First Assistant Lappen stated: “EBS and Atrium subverted the aims of the U.S. Department of Transportation’s Disadvantaged Business Enterprise program and thus denied qualified DBEs the opportunity to participate in the program and to do the work that SEPTA commissioned.  These civil resolutions demonstrate the Department of Justice’s commitment to ensure that contractors who receive federal funds will follow the law.”    

“As evidenced by this settlement agreement entered into by EBS and the consent judgement with Atrium, we remain steadfast in our commitment to maintaining the integrity of the DOT’s DBE program,” said Douglas Shoemaker, regional Special Agent-in-Charge of DOT’s Office of Inspector General.  “DBE fraud harms the integrity of the DBE program and law-abiding contractors, including many small businesses, by defeating efforts to ensure a level playing field in which all firms can compete fairly for contracts.  Working with the Secretary of Transportation and other DOT leaders, and our law enforcement and prosecutorial colleagues, we will continue to protect the taxpayers’ investment in our nation’s infrastructure from fraud, waste, abuse and violations of law.” 

Background for the DOT’s DBE Programs

Beginning in 1980, the U.S. Department of Transportation issued regulations to increase the participation of minority and disadvantaged business enterprises in federally-funded construction contracts.  To become certified as a DBE, a company must be owned and controlled by socially and economically disadvantaged individuals.  Recipients of DOT construction grants, such as SEPTA, must establish a DBE program that sets goals for the percentage of a project’s work that should be awarded to DBEs (“DBE goals”). 
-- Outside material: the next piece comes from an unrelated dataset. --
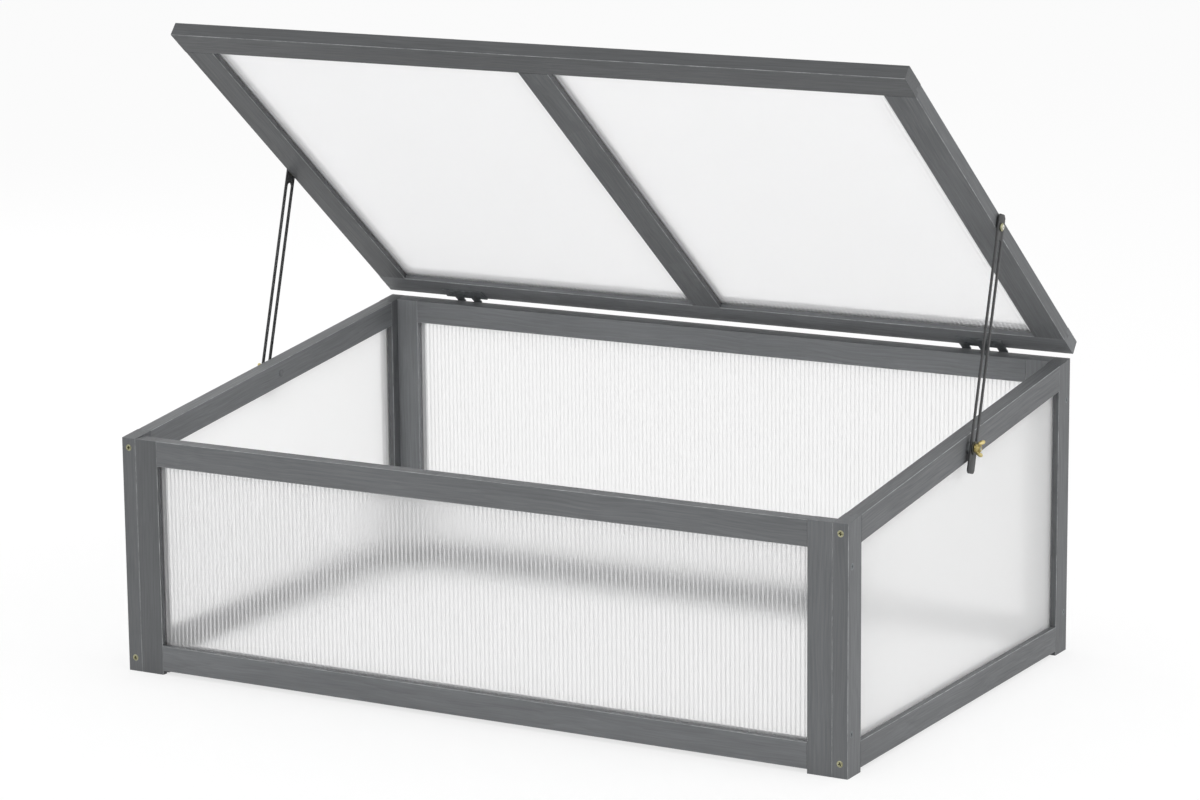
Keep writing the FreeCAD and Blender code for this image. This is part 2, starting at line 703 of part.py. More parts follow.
def build():
    """All pieces by name, at rest with the lid open."""
    nodes = {}
    add_end_frame(nodes, "front", FRONT_H, 0)
    add_end_frame(nodes, "rear", REAR_H, BOX_D - BATTEN_T, planing=OVERCUT)
    add_right_side(nodes)
    add_left_side(nodes)
    add_right_bolt(nodes)
    nodes["right_wing_nut"] = right_wing_nut()
    nodes["right_stay"] = right_stay()

    lid = {}
    add_lid(lid)
    for side, centre_x, lid_first in (("left", -HINGE_X, 1), ("right", HINGE_X, 0)):
        add_hinge(nodes, lid, side, centre_x, lid_first)
    add_right_pivot(lid)
    lid["lid_left_stile"] = mirrored(lid["lid_right_stile"])
    turn = FreeCAD.Placement(AXIS, FreeCAD.Rotation(V(1, 0, 0), -LID_OPEN_DEG)).toMatrix()
    for name, shape in lid.items():
        nodes[name] = shape.transformed(turn)

    mirrored_parts = ("stay", "wing_nut", "stay_bolt", "stay_spacer", "stay_washer")
    for part in mirrored_parts + ("stay_pivot_screw", "stay_pivot_washer"):
        nodes[f"left_{part}"] = mirrored(nodes[f"right_{part}"])
    return nodes


os.makedirs("parts", exist_ok=True)
for node_name, node_shape in build().items():
    placed = node_shape.translated(V(0, -MIDDLE_Y, 0))
    if not placed.isValid():
        raise ValueError(f"{node_name} is not a valid shape")
    placed.exportStep(f"parts/{node_name}.step")
    print(f"{node_name}: {len(placed.Solids)} solids, {placed.Volume:.1f} mm3")

for label, point in (("hinge axis", AXIS), ("stay pivot", STAY_PIVOT), ("stay bolt", STAY_BOLT)):
    print(f"{label}: y {point.y - MIDDLE_Y:.4f}, z {point.z:.4f}")
print(f"lid swings shut by {math.degrees(LID_OPEN + LID_SHUT):.3f} degrees")
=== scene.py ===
import logging
import math
from collections.abc import Iterable
from dataclasses import dataclass
from enum import Enum

import bmesh
import bpy
from mathutils import Matrix, Vector


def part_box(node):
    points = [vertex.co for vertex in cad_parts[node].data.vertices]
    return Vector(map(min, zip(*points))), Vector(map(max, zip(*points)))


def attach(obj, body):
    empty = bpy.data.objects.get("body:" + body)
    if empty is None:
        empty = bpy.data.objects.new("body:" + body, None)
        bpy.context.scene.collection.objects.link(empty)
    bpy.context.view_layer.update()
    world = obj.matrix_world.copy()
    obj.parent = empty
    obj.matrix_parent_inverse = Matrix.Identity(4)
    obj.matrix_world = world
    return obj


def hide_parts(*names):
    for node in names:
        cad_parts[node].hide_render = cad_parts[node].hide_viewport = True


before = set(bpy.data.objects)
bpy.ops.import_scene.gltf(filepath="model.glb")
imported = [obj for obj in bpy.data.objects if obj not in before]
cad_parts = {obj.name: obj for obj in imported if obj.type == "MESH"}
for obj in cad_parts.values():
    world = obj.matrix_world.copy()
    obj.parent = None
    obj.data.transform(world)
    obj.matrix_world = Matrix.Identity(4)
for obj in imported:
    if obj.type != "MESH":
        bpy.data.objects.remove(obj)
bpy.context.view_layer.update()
MM = 0.001
MERGE_DIST = 0.001 * MM
LID_OPEN = math.radians(39.0)
RIM_SLOPE = math.atan((376.0 - 298.0) / 630.0)

# Points of a turned profile, as radius and height, or of a flat outline, in millimetres
Points = tuple[tuple[float, float], ...]

log = logging.getLogger("greenhouse")


# Helpers for colours, nodes and meshes


def linear(code: str) -> tuple[float, float, float, float]:
    """Turns an sRGB hex colour into a linear one.

    Args:
        code: Six hex digits, two for each of red, green and blue.

    Returns:
        Linear red, green and blue, and a full alpha.
    """
    parts = [int(code[start : start + 2], 16) / 255 for start in (0, 2, 4)]
    red, green, blue = (
        part / 12.92 if part <= 0.04045 else ((part + 0.055) / 1.055) ** 2.4 for part in parts
    )
    return red, green, blue, 1.0


def add_node(
    tree: bpy.types.NodeTree, kind: str, inputs: dict[str | int, object] | None = None, **settings: object
) -> bpy.types.Node:
    """Adds a shader node with its settings, values and links.

    Args:
        tree: The node tree that takes the node.
        kind: The node's type without its leading "ShaderNode".
        inputs: A value, or an output socket to link, for each input by name or number.
        settings: The node's own properties.

    Returns:
        The new node.
    """
    node = tree.nodes.new("ShaderNode" + kind)
    for name, value in settings.items():
        setattr(node, name, value)
    for key, value in (inputs or {}).items():
        if isinstance(value, bpy.types.NodeSocket):
            tree.links.new(value, node.inputs[key])
        else:
            node.inputs[key].default_value = value
    return node


def set_ramp(node: bpy.types.Node, *stops: tuple[float, tuple[float, float, float, float]]) -> None:
    """Gives a colour ramp its stops.

    Args:
        node: The colour ramp node.
        stops: Pairs of a place from 0 to 1 and a linear colour.
    """
    ramp = node.color_ramp
    while len(ramp.elements) < len(stops):
        ramp.elements.new(0.5)
    for element, (place, colour) in zip(ramp.elements, stops):
        element.position = place
        element.color = colour


def new_material(name: str) -> bpy.types.Material:
    """Makes a material whose node tree is still empty."""
    made = bpy.data.materials.new(name)
    made.use_nodes = True
    made.node_tree.nodes.clear()
    return made


def turned(profile: Points, closed: bool = False, steps: int = 36) -> bmesh.types.BMesh:
    """Turns a profile about the Z axis.

    Args:
        profile: Its points of radius and height.
        closed: True for a ring, whose profile ends where it starts.
        steps: Number of sides.

    Returns:
        The turned shell in metres.
    """
    mesh = bmesh.new()
    points = [mesh.verts.new((radius * MM, 0, height * MM)) for radius, height in profile]
    following = points[1:] + points[:1] if closed else points[1:]
    edges = [mesh.edges.new(pair) for pair in zip(points, following)]
    bmesh.ops.spin(
        mesh,
        geom=points + edges,
        cent=(0, 0, 0),
        axis=(0, 0, 1),
        angle=2 * math.pi,
        steps=steps,
        use_merge=True,
        use_duplicate=False,
    )
    bmesh.ops.remove_doubles(mesh, verts=mesh.verts, dist=MERGE_DIST)
    bmesh.ops.recalc_face_normals(mesh, faces=mesh.faces)
    return mesh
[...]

General contractors may only count funds paid to DBEs toward the attainment of DBE goals if the DBEs performed a “commercially useful function.”  A DBE does not perform a “commercially useful function” if its “role is limited to that of an extra participant in a transaction, contract, or project through which funds are passed in order to obtain the appearance of DBE participation.”  A DBE subcontractor performs a “commercially useful function” when it is responsible for the execution of the work of the contract; it actually performs, manages, and supervised the work involved; and it furnishes the supervision, labor and equipment necessary to perform its work. 

EBS’ and Atrium’s Fraud

EBS and Atrium served as the general contractor and DBE contractor, respectively, on two projects commissioned by SEPTA that were funded by DOT: 1) the renovation of the Folcroft, Clifton-Alden and Morton rail stations (S788407) and 2) the R5 signage project (S781109).  The DBE goals for the two projects were 13 percent and 7 percent, respectively. 

Although Atrium was listed as the DBE on these two SEPTA projects, it never performed any useful commercial functions on the projects between 2010 and 2011.  Instead, EBS selected and used a non-DBE subcontractor to complete the duties that Atrium was supposed to perform.  Atrium was aware of this arrangement and accepted a commission for improperly lending its DBE status and acting as a “pass-through” on these projects.  EBS falsely certified to SEPTA that Atrium was performing the delegated DBE tasks on the projects.  Furthermore, Atrium submitted certified payrolls to the Department of Labor that falsely claimed that the individuals performing the work were its employees and acting under its supervision when that was not true.  Atrium and EBS pursued that false reporting after they had been criticized in a 2010 Philadelphia Office of Comptroller’s Report for violating Philadelphia Minority Business Enterprise during a construction project at the Philadelphia Airport.    

As part of its settlement, EBS has paid the government $450,000.  Atrium International has agreed to pay the government $45,000 in connection with a stipulated consent judgment entered on December 21, 2016 by Judge O’Neill. 

For the United States Attorney’s Office for the Eastern District of Pennsylvania, this investigation and settlement was handled by Assistant United States Attorney Eric D. Gill.  

The claims settled by this settlement agreement and consent judgment are allegations only, and there has been no determination of liability.